From Anna Merlin at Jezebel:
CK’s cautious reappearance comes at the same time as the latest in a series of Page Six stories about Matt Lauer’s hopes of reappearing on TV. The former NBC host was accused of a truly disturbing series of violations, including reportedly locking a woman in his office— via a special button he’d had installed under his desk— and sexually assaulting her until she passed out. (“I’ve been busy being a dad,” he reportedly told a group of well-wishers recently. “But don’t worry, I’ll be back on TV.”) Aziz Ansari has quietly begun performing standup again after a much-criticized Babe.net story about a woman who said he made her feel sexually pressured during a date. After flatly denying his own series of sexual harassment allegations, actor Jeremy Piven—whose TV show was canceled in their wake—has begun making a stab at a career at standup comedy. Mario Batali and Charlie Rose and Garrison Keiller: they’re all looking for a way back in. This behavior runs a gamut: not all of these allegations were the same (a point that’s obvious, but that we’re required to repeat so that tiresome debate trolls can’t accuse us of conflating harassment and rape). But one thing all of these stories have in common is that these men have chosen not to directly address the allegations against them (or, in CK’s case, behavior he admitted to, after many years of lying about and discrediting the accounts of the women he harassed). All of them appear to be closely following the same publicist-approved playbook: go to ground for a while, then quietly test the waters. The other thing all these stories share is their timing; it’s fascinating, in fact, how closely spaced all of these comebacks and attempted comebacks are. Each of these men decided in the space of, at most, nine months or a year, that now was a reasonable time to make a reappearance. (In Batali’s case, he was reportedly looking for a “second act” back in April, just four months after the harassment and assault allegations against him first broke. He remains under criminal investigation.)

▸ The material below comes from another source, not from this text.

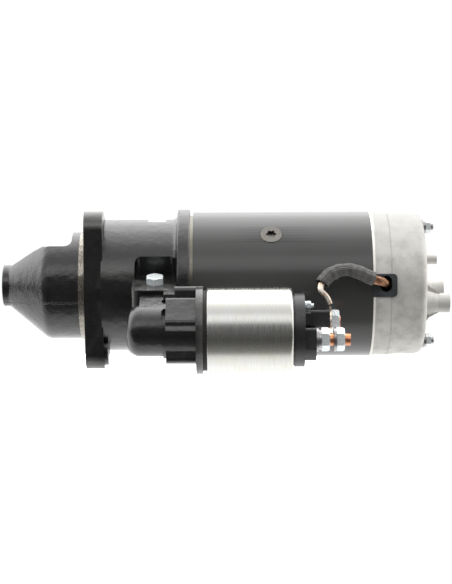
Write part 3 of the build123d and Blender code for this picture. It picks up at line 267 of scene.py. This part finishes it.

This dynamic is not new. Nor is the behavior and reaction of certain segments of the public to these attempts at rehabilitation.
In 2002, singer R. Kelly is one of the most successful R&B singers inthe history of the musical genre. He is also someone was charged with 21 counts related to child pornography for videotaping himself engaged in sexual acts with a 14-year old minor. Even though a videotape exists of the act, he was acquitted of all charges in 2008, and other legal actions were settled out of court.
In late 2013, Jessica Hopper at the Village Voice published an extensive interview with writer Jim DeRogatis, who uncovered the information about Kelly while a reporter at the Chicago Sun-Times. The interview included copies of official documents from the 2002 indictment, which are graphic and unsettling. Since then, every so often there’s a conversation about how Kelly has seemingly gotten a "pass" to the point he can still release albums for a major label (i.e., RCA, a subsidiary of Sony), make appearances at events like the BET awards, the racial implications of the case, and where the line of acceptance should be with this sort of thing when it comes to an artist's perception in pop-culture.
In recent years, Kelly has been accused of having his own harem/cult. And a piece run in The Washington Post this May details how the music industry knew of Kelly’s proclivities and looked the other way. And, in some ways, it still does.
A similar situation exists with public perceptions of Chris Brown. Brown has been very successful as an R&B artist and actor. However, he's also known for very public disputes, legal problems, and most notably domestic violence against his ex-girlfriend Rihanna.
It's one thing for Rihanna, or any other abused significant other, to rationalize themselves into a "well he's really a good guy and he's going to do better" position, but when people looking at it objectively from the outside still lay out money for concert tickets and tracks on iTunes for someone that's an asshole, are they separating Chris Brown the person from Chris Brown the performer? Or do they just not care? And not only do people buy up his music, but there are fans of Brown that take to Twitter and Facebook to defend him and profess their desire to sleep with him. And one would think post-O.J. sensibilities about domestic violence would have changed to the point that being an Ike Turner wife-beater would doom a career.
Brown is a physically attractive man. Brown can sing and dance. Brown’s fans have not abandoned him no matter how crazy the stories have gotten or how much of a prick he’s become. And neither has the industry.
And to bring this back to Louis C.K. and the other men seeking a foothold on their old lives is how nothing is ever really learned, just a series of events people “move on” from until the next fuck up.
From Maureen Ryan at The Hollywood Reporter:
Let me be absolutely crystal clear about what's brought me to this moment of pure rage. One word. On top of all the chances he's squandered. I was taken aback when I learned he took the stage at a comedy club a few days ago (and I'm not mentioning that club, because its management team is reprehensible for putting patrons and staff in that situation). I was angry when I found out that he took the stage without warning, which meant that workers and patrons didn't get a chance to decide whether they wanted to be present when a man who admitted to terrorizing women got on a stage a few feet away from where they sat (or served drinks). In one sense, this almost didn't surprise me, because that is Louis C.K.'s thing: Having control. He made comedy specials and an entire TV series on his own and dropped them on his website. He had total mastery of those rollouts. Creative control is something a lot of artists long for. I don't have a problem with that. Here's what I do have a problem with: He controlled, in a monstrous way, the manner of his professional return — and then he used the word "rape" in his set. For laughs. For a "joke" about how rape whistles are "unclean." What the fuck? What the FUCK? He's not done narcissistically inflicting pain on unsuspecting people. This past week proves that beyond a doubt.
One line from Ryan’s column which stood out is her assertion: “a lot of the TV of the last couple decades has been designed to make us feel sorry for monsters and sociopaths.” Ryan, a television critic who was sexually assaulted by a television executive, makes a good point that many of these programs come at their topics from the perspective of the perpetrator.
The news media covers these cases in a similar way, with a classic Behind the Music-esque storyline. They build people up to break them down, only to build them up again as a story of redemption for ratings and clicks.
But sometimes there is no redemption, apologies, or meaningful sorry’s to be had. Sometimes there’s just a dude holding his dick in his hand waiting things out to get his old life back.